PROBLEM TO WORK ON: Could every line of the data be printed exactly as it reads?

GIVEN INFORMATION:
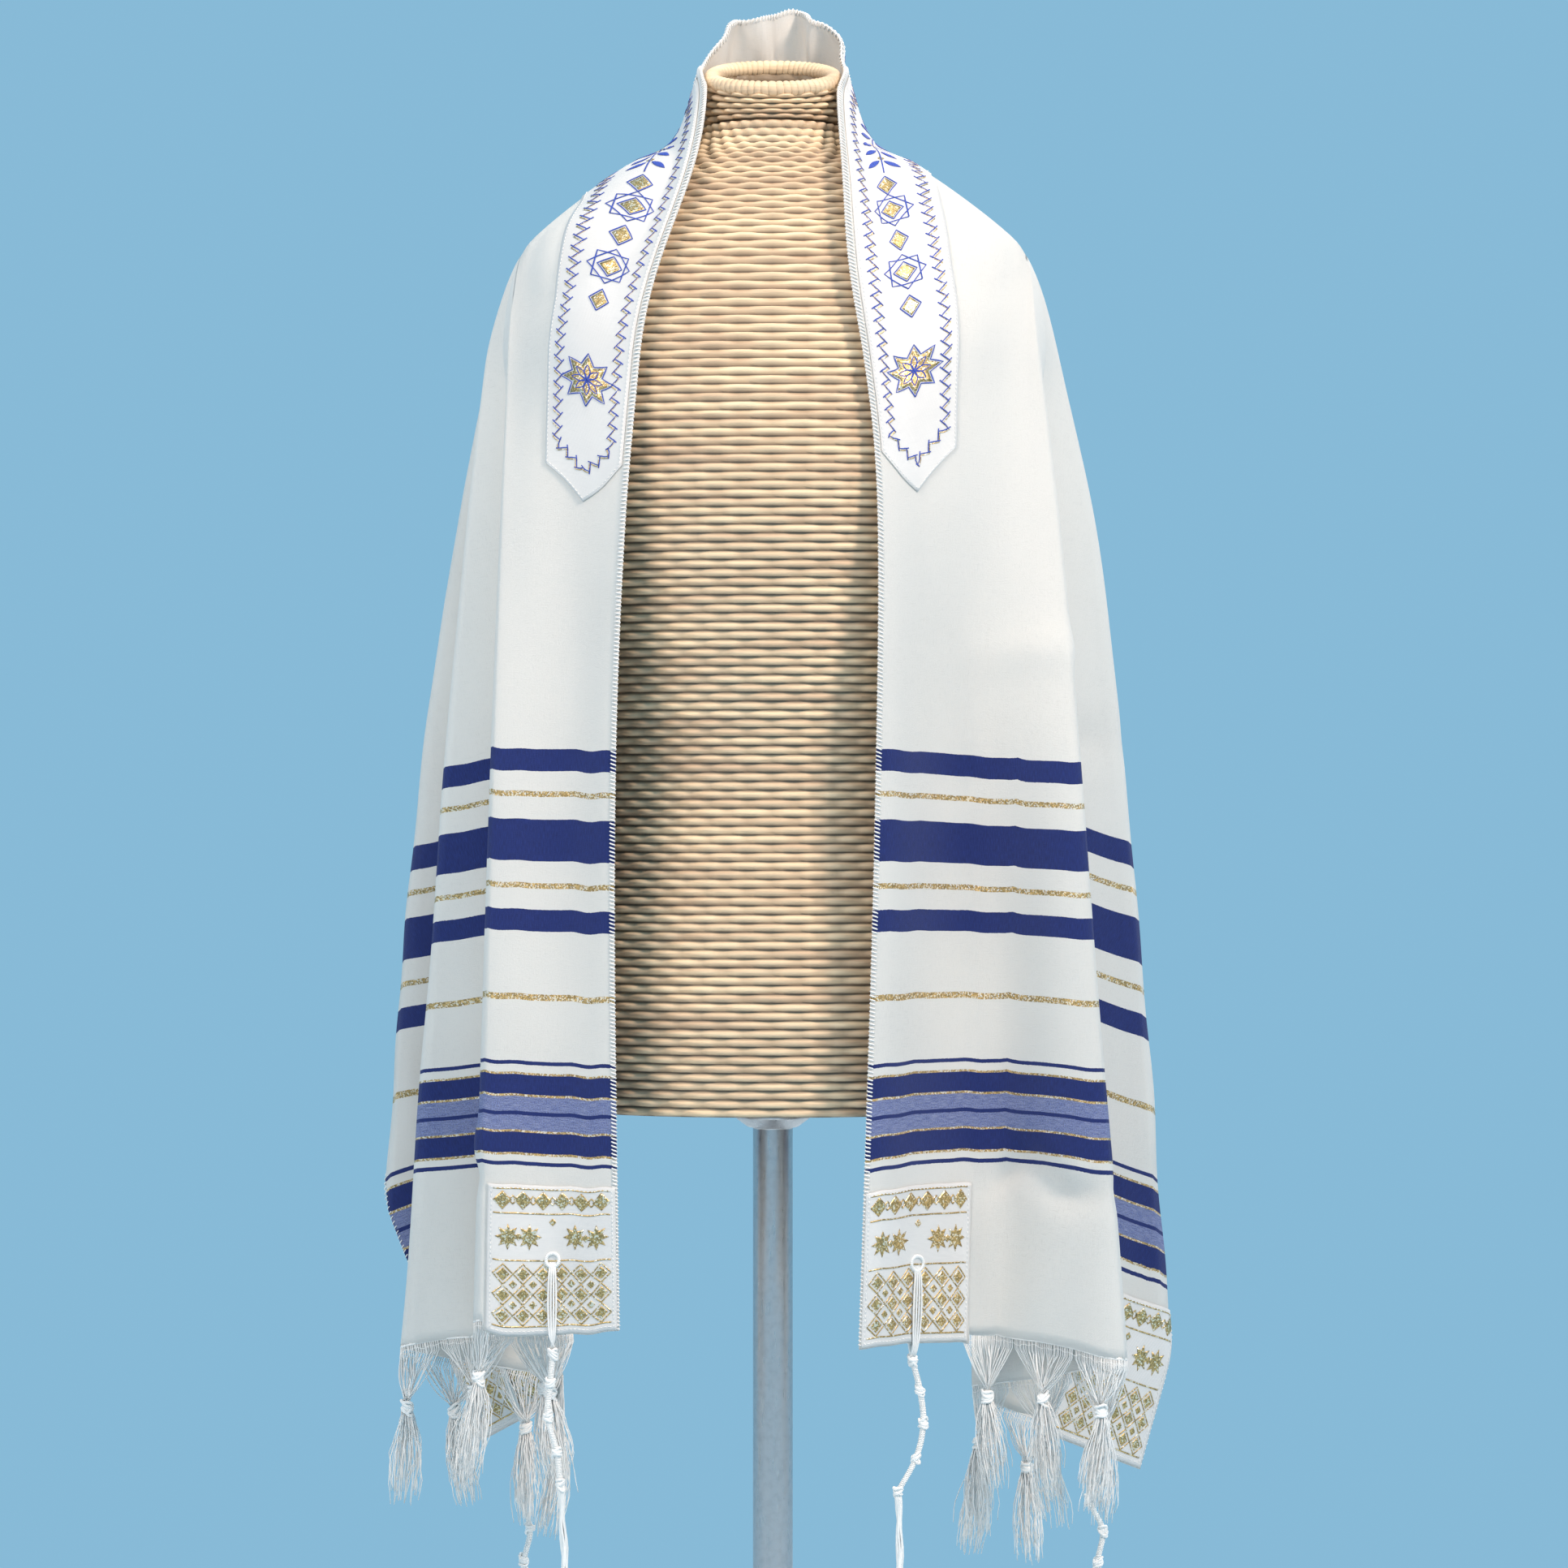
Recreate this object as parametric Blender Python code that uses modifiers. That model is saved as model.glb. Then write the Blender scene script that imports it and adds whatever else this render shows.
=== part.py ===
"""A tallit (prayer shawl) draped over a limbless wicker dress form on a round stand.

Metres, +Z up. The front faces -Y, and the origin lies on the floor under the form's axis.
A flat place on the cloth is (along, across): along runs from the centre back (0) to a hem
(HALF_LENGTH, negative on the left half), across from the neck edge (0) to the outer edge.
A drop is a depth below the top of the standing neck edge.
"""

import itertools
import math
from collections import namedtuple

import bmesh
import bpy
import numpy as np
from mathutils import Matrix, Vector
from mathutils.bvhtree import BVHTree
from mathutils.geometry import barycentric_transform

# ---- driving sizes of the shawl
TOP_HEIGHT = 1.450
SHAWL_WIDTH = 0.460
HALF_LENGTH = 0.915
CLOTH_WALL = 0.0015
PATCH_WALL = 0.0008
SEAM_GAP = 0.0003
FORM_CLEARANCE = 0.0043
COLLAR_FREE_DROP = 0.030

BAND_EDGE = 0.004
BAND_WIDTH = 0.051
BAND_LENGTH = 0.388
BAND_POINT = 0.022

PATCH_ACROSS = 0.084
PATCH_ALONG = 0.094
EYELET_FROM_EDGE = 0.042
EYELET_FROM_HEM = 0.047
EYELET_RADIUS = 0.0035

# ---- how the cloth lies on the shoulders
NECK_ALONG = 0.085
NECK_DEPTH = 0.055
SHOULDER_DEPTH = 0.005
Ridge = namedtuple("Ridge", "share out drop")
RIDGE = (
    Ridge(0.00, 0.0450, 0.040),
    Ridge(0.30, 0.0640, 0.090),
    Ridge(0.47, 0.0900, 0.104),
    Ridge(0.86, 0.1500, 0.151),
    Ridge(1.00, 0.1580, 0.163),
)

# ---- how the cloth hangs: its plan at four drops, as a belt round rollers.
# out is the distance from the middle and back the distance behind the form's axis,
# both of a roller's centre. A belt turns round its rollers by turns inwards and outwards.
DROPS = (0.235, 0.335, 0.495, 0.870)
Fold = namedtuple("Fold", "angle spread sense radius slack out back bow")
RIGHT_FRONT_EDGE = ((0.0605, 0.064, 0.0625, 0.051), (-0.105, -0.118, -0.121, -0.124))
RIGHT_FOLDS = (
    Fold(7.4, 0.9, 1, (4, 5, 6, 7), 0, (161.5, 171.5, 182.5, 209), (-45, -62, -92, -105), (-6, 8, 38, 50)),
    Fold(16.0, 0.9, -1, (4, 5, 6, 8), 8, (173, 160, 146, 124), (-22, -34, -44, -36), (0, 0, 0, 0)),
    Fold(30.2, 2.5, 1, (10, 10, 10, 9), 13, (171, 193, 212, 244), (2, 5, 8, 16), (0, 0, -3, -8)),
    Fold(53.0, 2.5, -1, (4, 6, 9, 9), 15, (168, 156, 118, 100), (34, 42, 64, 80), (0, 0, 0, 0)),
    Fold(71.0, 2.5, 1, (10, 10, 10, 9), 10, (146, 168, 194, 215), (56, 70, 86, 104), (0, 0, 0, 0)),
    Fold(80.0, 2.0, -1, (4, 5, 8, 8), 5, (140, 144, 144, 142), (79.8, 90, 110, 124), (0, 0, 0, 0)),
    Fold(87.0, 2.0, 1, (10, 10, 10, 9), 0, (118, 134, 158, 174), (82, 100, 127, 146), (0, 0, 0, 0)),
)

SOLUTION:
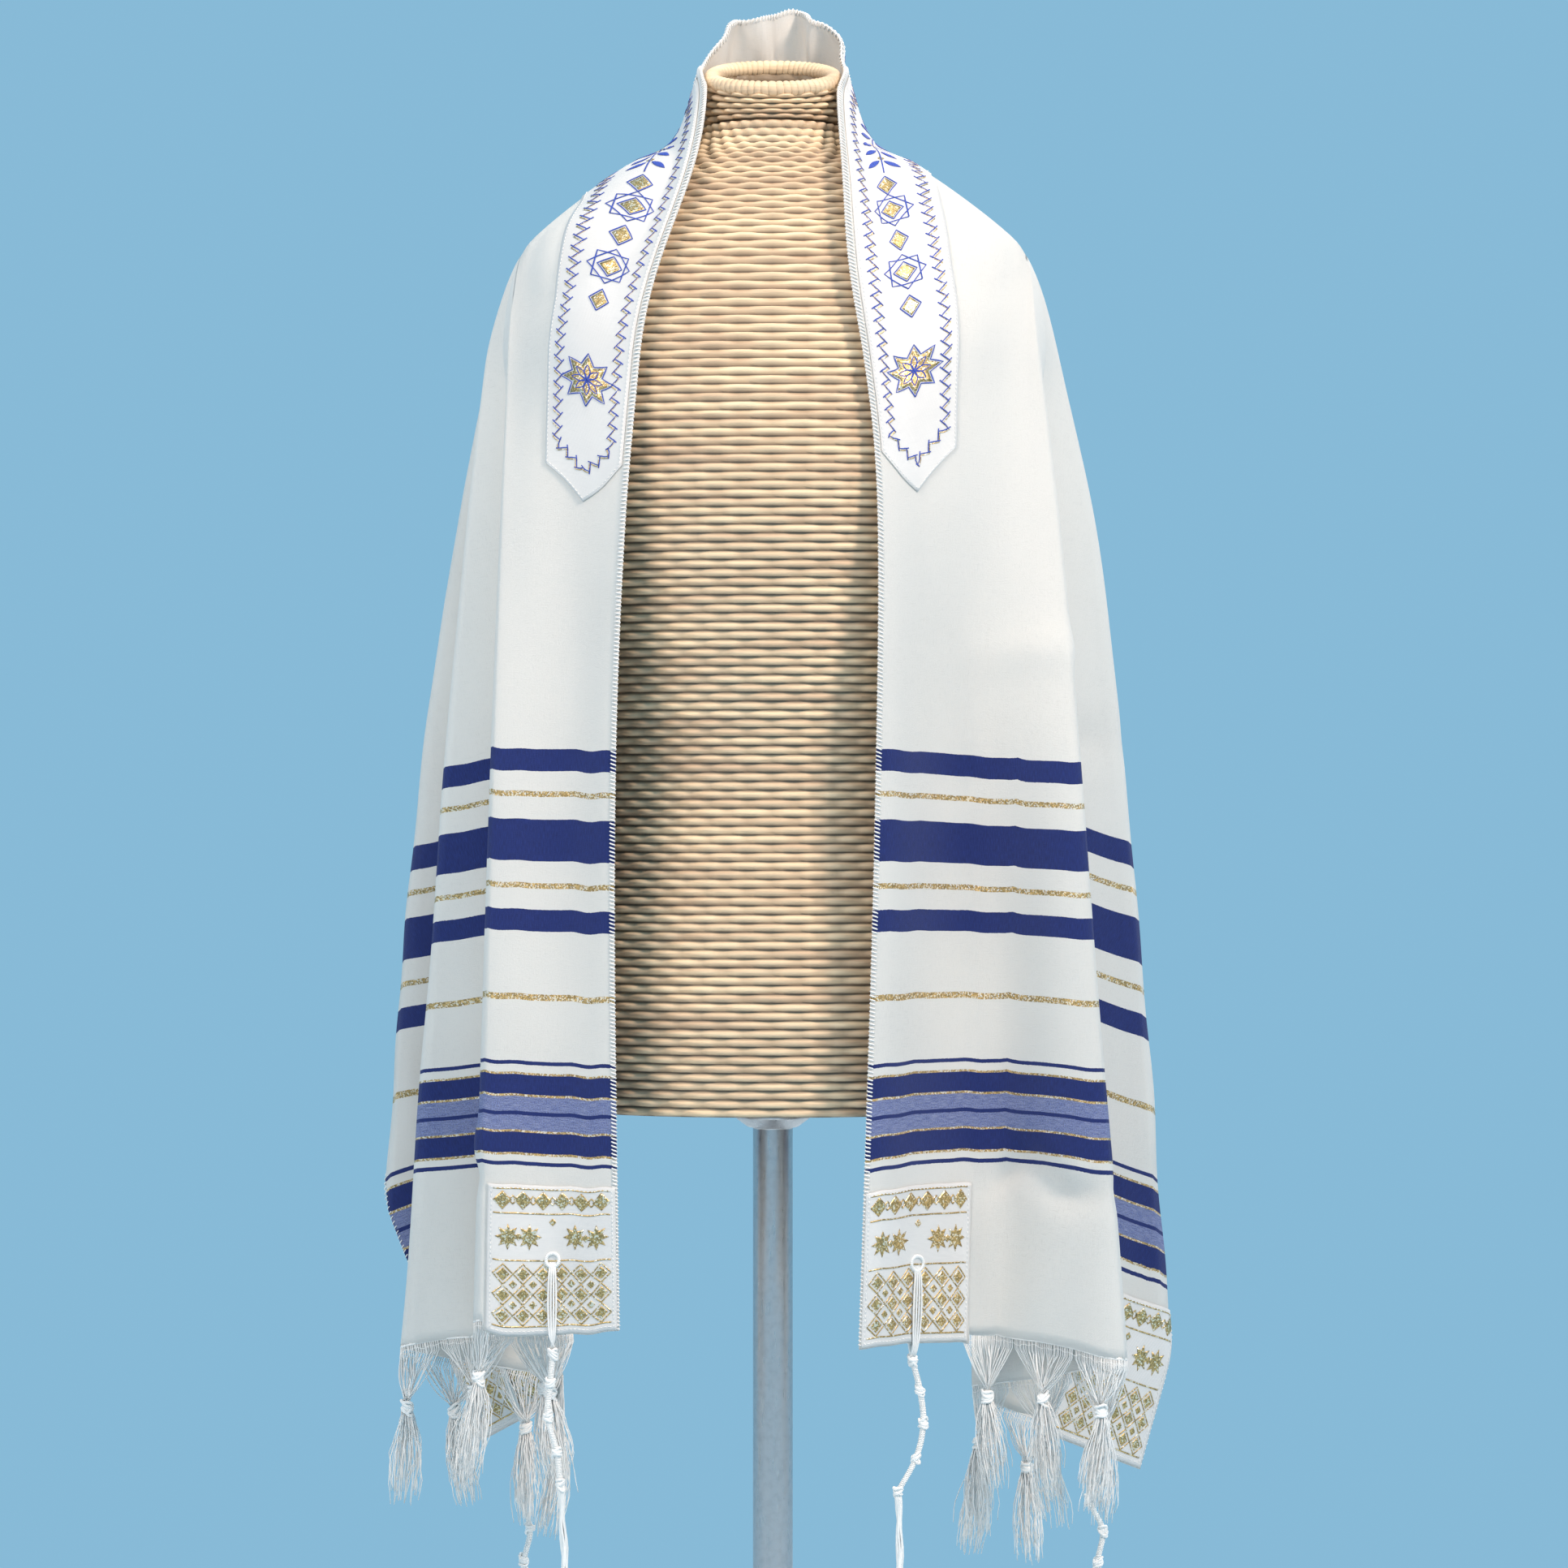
Recreate this object as parametric Blender Python code that uses modifiers. That model is saved as model.glb. Then write the Blender scene script that imports it and adds whatever else this render shows.
=== part.py ===
"""A tallit (prayer shawl) draped over a limbless wicker dress form on a round stand.

Metres, +Z up. The front faces -Y, and the origin lies on the floor under the form's axis.
A flat place on the cloth is (along, across): along runs from the centre back (0) to a hem
(HALF_LENGTH, negative on the left half), across from the neck edge (0) to the outer edge.
A drop is a depth below the top of the standing neck edge.
"""

import itertools
import math
from collections import namedtuple

import bmesh
import bpy
import numpy as np
from mathutils import Matrix, Vector
from mathutils.bvhtree import BVHTree
from mathutils.geometry import barycentric_transform

# ---- driving sizes of the shawl
TOP_HEIGHT = 1.450
SHAWL_WIDTH = 0.460
HALF_LENGTH = 0.915
CLOTH_WALL = 0.0015
PATCH_WALL = 0.0008
SEAM_GAP = 0.0003
FORM_CLEARANCE = 0.0043
COLLAR_FREE_DROP = 0.030

BAND_EDGE = 0.004
BAND_WIDTH = 0.051
BAND_LENGTH = 0.388
BAND_POINT = 0.022

PATCH_ACROSS = 0.084
PATCH_ALONG = 0.094
EYELET_FROM_EDGE = 0.042
EYELET_FROM_HEM = 0.047
EYELET_RADIUS = 0.0035

# ---- how the cloth lies on the shoulders
NECK_ALONG = 0.085
NECK_DEPTH = 0.055
SHOULDER_DEPTH = 0.005
Ridge = namedtuple("Ridge", "share out drop")
RIDGE = (
    Ridge(0.00, 0.0450, 0.040),
    Ridge(0.30, 0.0640, 0.090),
    Ridge(0.47, 0.0900, 0.104),
    Ridge(0.86, 0.1500, 0.151),
    Ridge(1.00, 0.1580, 0.163),
)

# ---- how the cloth hangs: its plan at four drops, as a belt round rollers.
# out is the distance from the middle and back the distance behind the form's axis,
# both of a roller's centre. A belt turns round its rollers by turns inwards and outwards.
DROPS = (0.235, 0.335, 0.495, 0.870)
Fold = namedtuple("Fold", "angle spread sense radius slack out back bow")
RIGHT_FRONT_EDGE = ((0.0605, 0.064, 0.0625, 0.051), (-0.105, -0.118, -0.121, -0.124))
RIGHT_FOLDS = (
    Fold(7.4, 0.9, 1, (4, 5, 6, 7), 0, (161.5, 171.5, 182.5, 209), (-45, -62, -92, -105), (-6, 8, 38, 50)),
    Fold(16.0, 0.9, -1, (4, 5, 6, 8), 8, (173, 160, 146, 124), (-22, -34, -44, -36), (0, 0, 0, 0)),
    Fold(30.2, 2.5, 1, (10, 10, 10, 9), 13, (171, 193, 212, 244), (2, 5, 8, 16), (0, 0, -3, -8)),
    Fold(53.0, 2.5, -1, (4, 6, 9, 9), 15, (168, 156, 118, 100), (34, 42, 64, 80), (0, 0, 0, 0)),
    Fold(71.0, 2.5, 1, (10, 10, 10, 9), 10, (146, 168, 194, 215), (56, 70, 86, 104), (0, 0, 0, 0)),
    Fold(80.0, 2.0, -1, (4, 5, 8, 8), 5, (140, 144, 144, 142), (79.8, 90, 110, 124), (0, 0, 0, 0)),
    Fold(87.0, 2.0, 1, (10, 10, 10, 9), 0, (118, 134, 158, 174), (82, 100, 127, 146), (0, 0, 0, 0)),
)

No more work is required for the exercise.